The prize that will cost you
“It should go without saying that if you get an email message saying you won something — and you didn’t enter — you should just delete it. This is a common scam,” the report states. Often, consumers receive an email message indicating that they’ve won something but in order to receive the winnings or the prize, they must pay the taxes or handling fee first. “If you didn’t enter anything, you didn’t win anything. And even if you did enter, taxes go to the government, not to the organization running the contest.” Also, never give out personal information such as your Social Security number or account number to anyone to claim a prize.
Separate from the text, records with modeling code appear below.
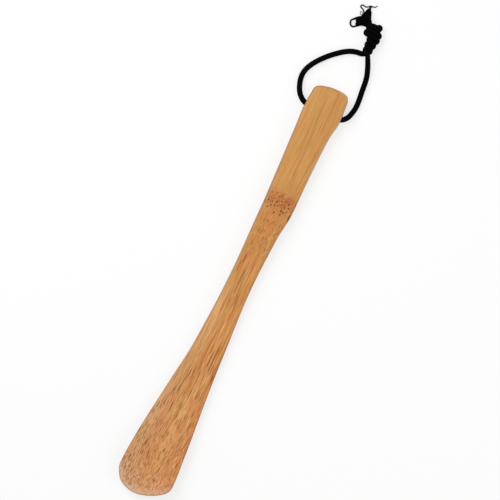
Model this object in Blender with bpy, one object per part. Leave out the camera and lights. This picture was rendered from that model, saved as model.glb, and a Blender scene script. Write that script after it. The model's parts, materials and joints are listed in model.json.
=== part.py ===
"""Bamboo shoe horn with a hanging loop of knotted cord.

The horn lies on its back with the scooped face up. +Y runs from the blade's tip to the
handle's end, +X is the right side seen from above, and Z is 0 at the back of the handle.
The cord goes through a bore drilled across the handle, and its two ends are tied together.
Lengths are in metres.
"""

import math

import bmesh
import bpy
import numpy as np
from mathutils import Vector

# Horn: the whole strip, and the widths of its outline
HORN_LENGTH = 0.350
HANDLE_TOP_WIDTH = 0.0292
HANDLE_END_WIDTH = 0.0312
SHOULDER_WIDTH = 0.0281
GRIP_WIDTH = 0.0256
NODE_WIDTH = 0.0245
NECK_WIDTH = 0.0220
WAIST_WIDTH = 0.0200
THROAT_WIDTH = 0.0256
BLADE_MIDDLE_WIDTH = 0.0328
BLADE_CHEEK_WIDTH = 0.0424
BLADE_WIDTH = 0.0450

# Where those widths are: from the handle's end, and for the blade from its tip
HANDLE_CORNER_AT = 0.0035
HANDLE_TOP_AT = 0.007
HANDLE_END_AT = 0.021
SHOULDER_AT = 0.038
GRIP_AT = 0.077
NODE_AT = 0.105
NECK_AT = 0.124
WAIST_AT = 0.162
THROAT_AT = 0.124
BLADE_MIDDLE_AT = 0.087
BLADE_CHEEK_AT = 0.040
BLADE_WIDTH_AT = 0.019
TIP_LEAN_FROM = 0.0123

# The bamboo isn't quite straight: how far the middle of the outline is to the right of the axis
HANDLE_CREST_LEAN = 0.0033
HANDLE_CORNER_LEAN = 0.0002
HANDLE_TOP_LEAN = -0.0004
HANDLE_END_LEAN = -0.0003
SHOULDER_LEAN = -0.0008
NODE_LEAN = 0.0008
THROAT_LEAN = 0.0007
CHEEK_LEAN = -0.0003
TIP_CREST_LEAN = -0.0030

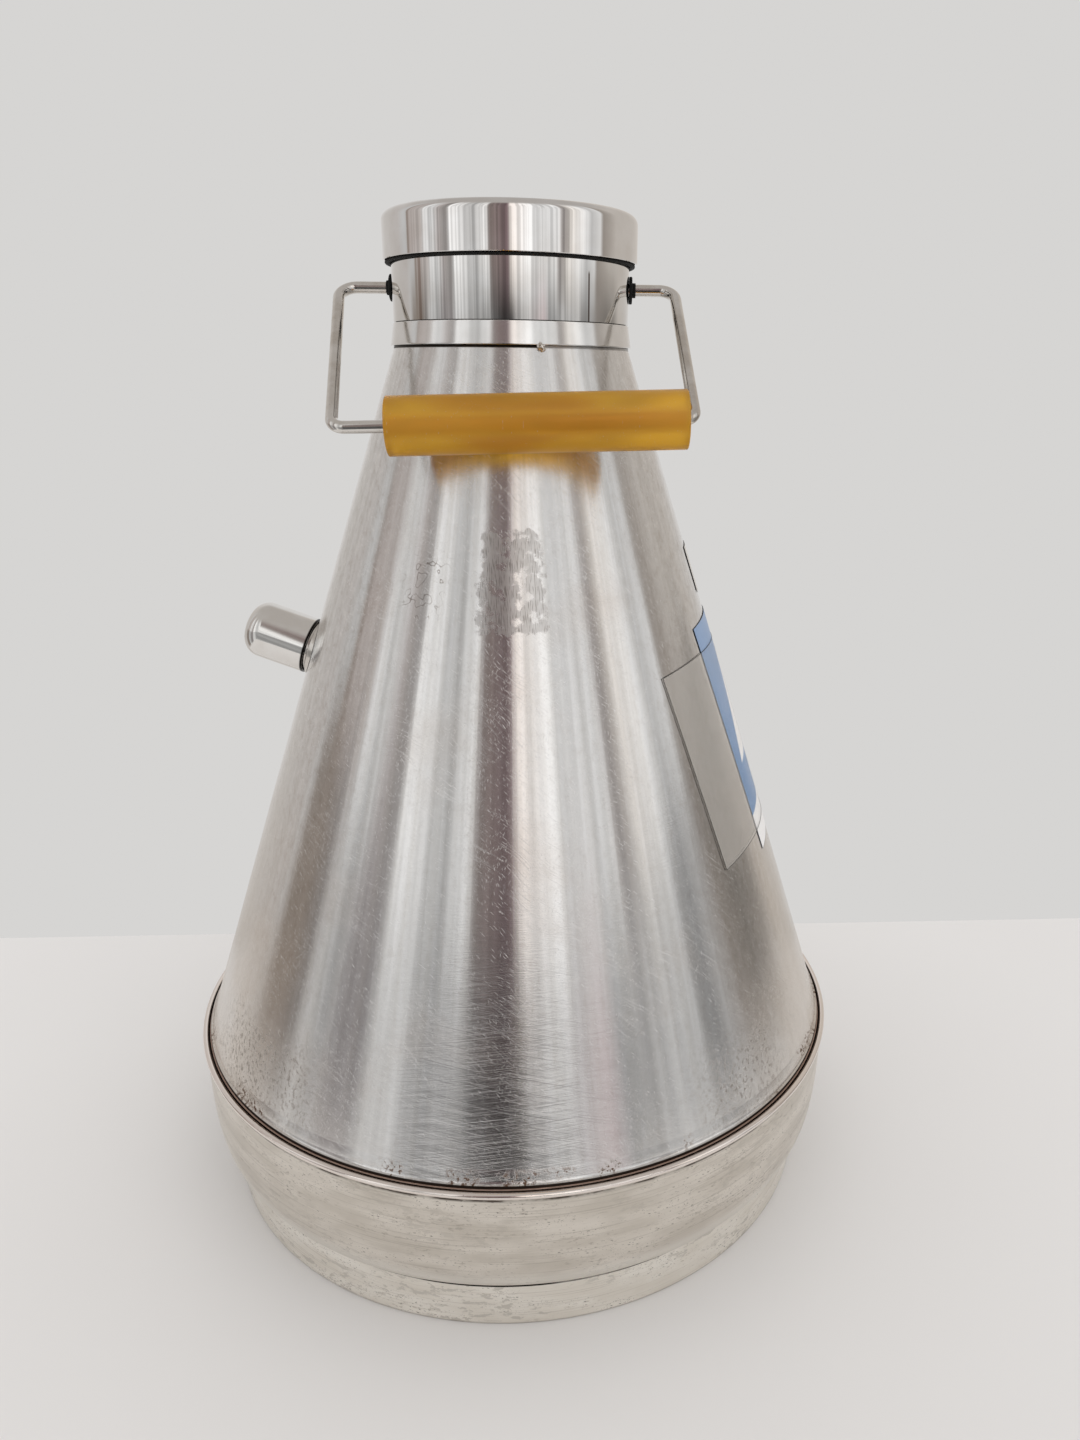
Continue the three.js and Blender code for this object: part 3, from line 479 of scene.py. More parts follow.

In this scam, consumers pay a fee in advance for receiving a credit card, loan or scholarship and receive nothing valuable in return. Recently, the Federal Trade Commission (FTC) recognized several fake loan ads. The ads appear to be real and even use the logos of real financial institutions. “But the phone number in the ad will lead you to an imposter on a cell phone who asks for your personal information, tells you where to wire money for a fee, then disappears — stealing your cash and identity.”